INSTRUCTION: Your task is to reproduce the material exactly.

AVAILABLE DATA:

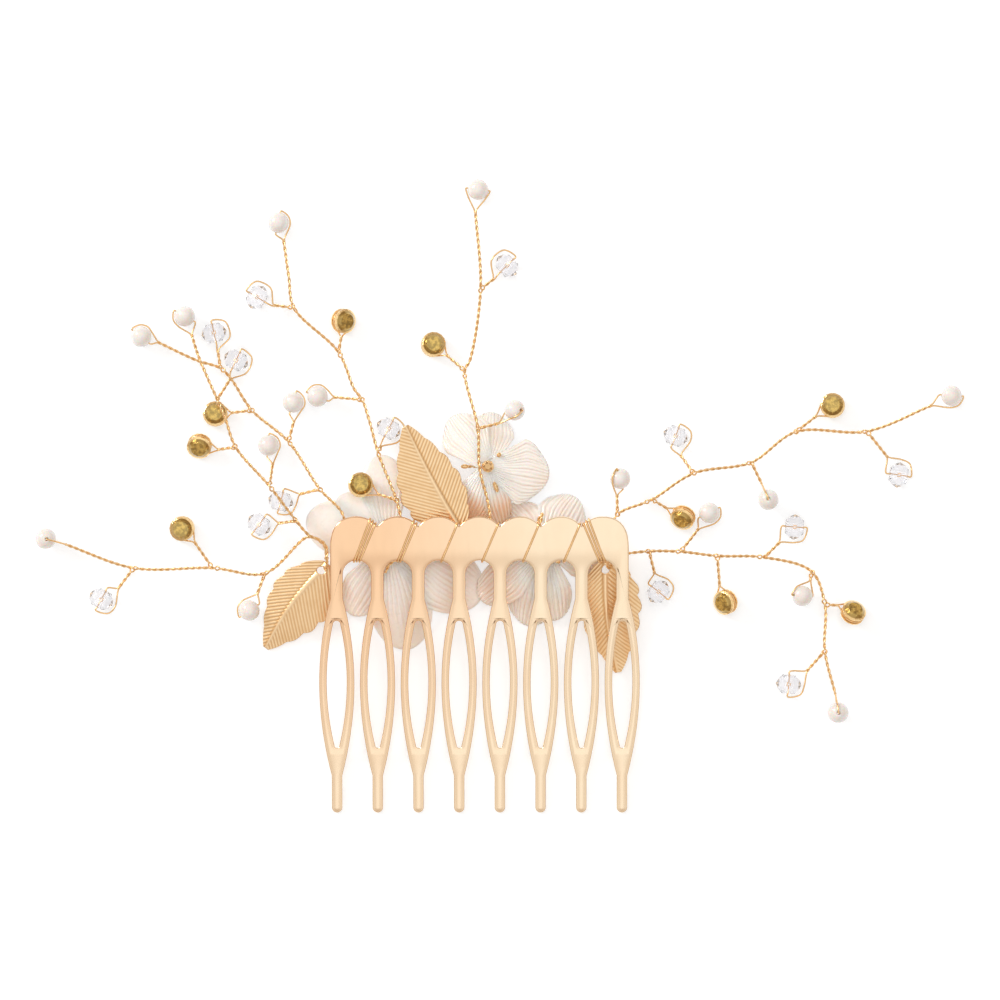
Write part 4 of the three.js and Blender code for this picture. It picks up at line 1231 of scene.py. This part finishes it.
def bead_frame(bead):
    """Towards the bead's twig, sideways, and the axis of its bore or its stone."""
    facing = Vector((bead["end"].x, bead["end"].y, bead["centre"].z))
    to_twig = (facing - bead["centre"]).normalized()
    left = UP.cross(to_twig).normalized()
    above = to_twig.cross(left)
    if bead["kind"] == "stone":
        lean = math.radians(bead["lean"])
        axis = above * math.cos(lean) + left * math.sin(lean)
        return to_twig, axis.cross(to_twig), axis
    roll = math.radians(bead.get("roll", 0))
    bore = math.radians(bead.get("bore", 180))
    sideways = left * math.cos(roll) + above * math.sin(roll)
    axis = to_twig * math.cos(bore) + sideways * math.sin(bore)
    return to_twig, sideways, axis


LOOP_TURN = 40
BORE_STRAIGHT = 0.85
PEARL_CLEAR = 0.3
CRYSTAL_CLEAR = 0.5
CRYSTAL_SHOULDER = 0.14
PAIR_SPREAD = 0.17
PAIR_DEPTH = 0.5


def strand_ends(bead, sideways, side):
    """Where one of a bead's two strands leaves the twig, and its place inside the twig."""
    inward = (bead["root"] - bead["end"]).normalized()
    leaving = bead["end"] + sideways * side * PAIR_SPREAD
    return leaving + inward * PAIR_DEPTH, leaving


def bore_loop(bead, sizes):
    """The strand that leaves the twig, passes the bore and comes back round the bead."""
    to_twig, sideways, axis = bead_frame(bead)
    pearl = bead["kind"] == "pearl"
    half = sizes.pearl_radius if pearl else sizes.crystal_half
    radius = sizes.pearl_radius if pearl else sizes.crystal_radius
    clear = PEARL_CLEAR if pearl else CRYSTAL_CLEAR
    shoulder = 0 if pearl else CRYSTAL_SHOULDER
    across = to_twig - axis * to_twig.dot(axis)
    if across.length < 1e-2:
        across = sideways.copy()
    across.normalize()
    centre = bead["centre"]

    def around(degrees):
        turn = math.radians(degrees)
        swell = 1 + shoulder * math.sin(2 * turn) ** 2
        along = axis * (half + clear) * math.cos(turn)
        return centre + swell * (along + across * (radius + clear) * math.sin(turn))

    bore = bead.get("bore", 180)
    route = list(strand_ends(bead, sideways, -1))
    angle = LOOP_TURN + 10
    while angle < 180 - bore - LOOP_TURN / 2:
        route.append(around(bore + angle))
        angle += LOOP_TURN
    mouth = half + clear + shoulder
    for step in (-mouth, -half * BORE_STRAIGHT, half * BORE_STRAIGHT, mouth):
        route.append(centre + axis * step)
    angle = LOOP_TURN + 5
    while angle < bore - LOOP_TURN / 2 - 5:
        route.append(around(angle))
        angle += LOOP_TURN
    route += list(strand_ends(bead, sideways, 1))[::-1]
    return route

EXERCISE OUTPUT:
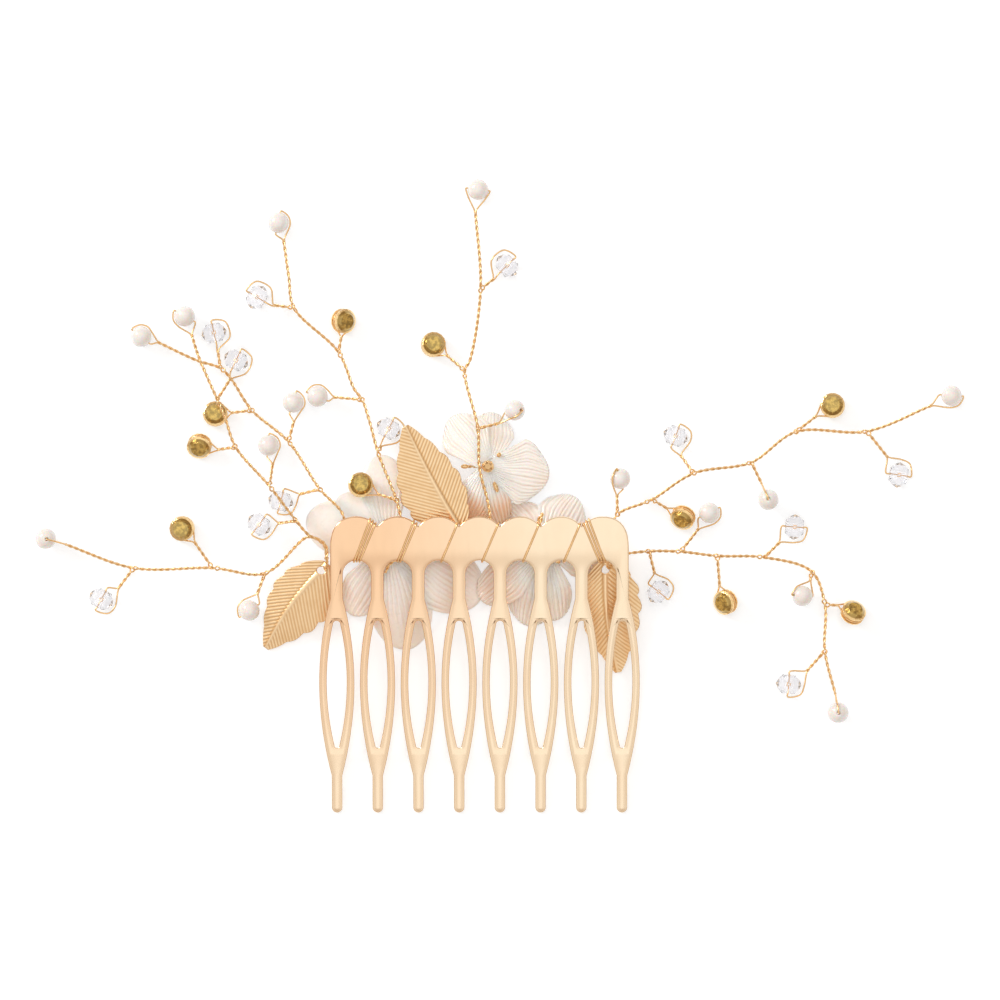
Write part 4 of the three.js and Blender code for this picture. It picks up at line 1231 of scene.py. This part finishes it.
def bead_frame(bead):
    """Towards the bead's twig, sideways, and the axis of its bore or its stone."""
    facing = Vector((bead["end"].x, bead["end"].y, bead["centre"].z))
    to_twig = (facing - bead["centre"]).normalized()
    left = UP.cross(to_twig).normalized()
    above = to_twig.cross(left)
    if bead["kind"] == "stone":
        lean = math.radians(bead["lean"])
        axis = above * math.cos(lean) + left * math.sin(lean)
        return to_twig, axis.cross(to_twig), axis
    roll = math.radians(bead.get("roll", 0))
    bore = math.radians(bead.get("bore", 180))
    sideways = left * math.cos(roll) + above * math.sin(roll)
    axis = to_twig * math.cos(bore) + sideways * math.sin(bore)
    return to_twig, sideways, axis


LOOP_TURN = 40
BORE_STRAIGHT = 0.85
PEARL_CLEAR = 0.3
CRYSTAL_CLEAR = 0.5
CRYSTAL_SHOULDER = 0.14
PAIR_SPREAD = 0.17
PAIR_DEPTH = 0.5


def strand_ends(bead, sideways, side):
    """Where one of a bead's two strands leaves the twig, and its place inside the twig."""
    inward = (bead["root"] - bead["end"]).normalized()
    leaving = bead["end"] + sideways * side * PAIR_SPREAD
    return leaving + inward * PAIR_DEPTH, leaving


def bore_loop(bead, sizes):
    """The strand that leaves the twig, passes the bore and comes back round the bead."""
    to_twig, sideways, axis = bead_frame(bead)
    pearl = bead["kind"] == "pearl"
    half = sizes.pearl_radius if pearl else sizes.crystal_half
    radius = sizes.pearl_radius if pearl else sizes.crystal_radius
    clear = PEARL_CLEAR if pearl else CRYSTAL_CLEAR
    shoulder = 0 if pearl else CRYSTAL_SHOULDER
    across = to_twig - axis * to_twig.dot(axis)
    if across.length < 1e-2:
        across = sideways.copy()
    across.normalize()
    centre = bead["centre"]

    def around(degrees):
        turn = math.radians(degrees)
        swell = 1 + shoulder * math.sin(2 * turn) ** 2
        along = axis * (half + clear) * math.cos(turn)
        return centre + swell * (along + across * (radius + clear) * math.sin(turn))

    bore = bead.get("bore", 180)
    route = list(strand_ends(bead, sideways, -1))
    angle = LOOP_TURN + 10
    while angle < 180 - bore - LOOP_TURN / 2:
        route.append(around(bore + angle))
        angle += LOOP_TURN
    mouth = half + clear + shoulder
    for step in (-mouth, -half * BORE_STRAIGHT, half * BORE_STRAIGHT, mouth):
        route.append(centre + axis * step)
    angle = LOOP_TURN + 5
    while angle < bore - LOOP_TURN / 2 - 5:
        route.append(around(angle))
        angle += LOOP_TURN
    route += list(strand_ends(bead, sideways, 1))[::-1]
    return route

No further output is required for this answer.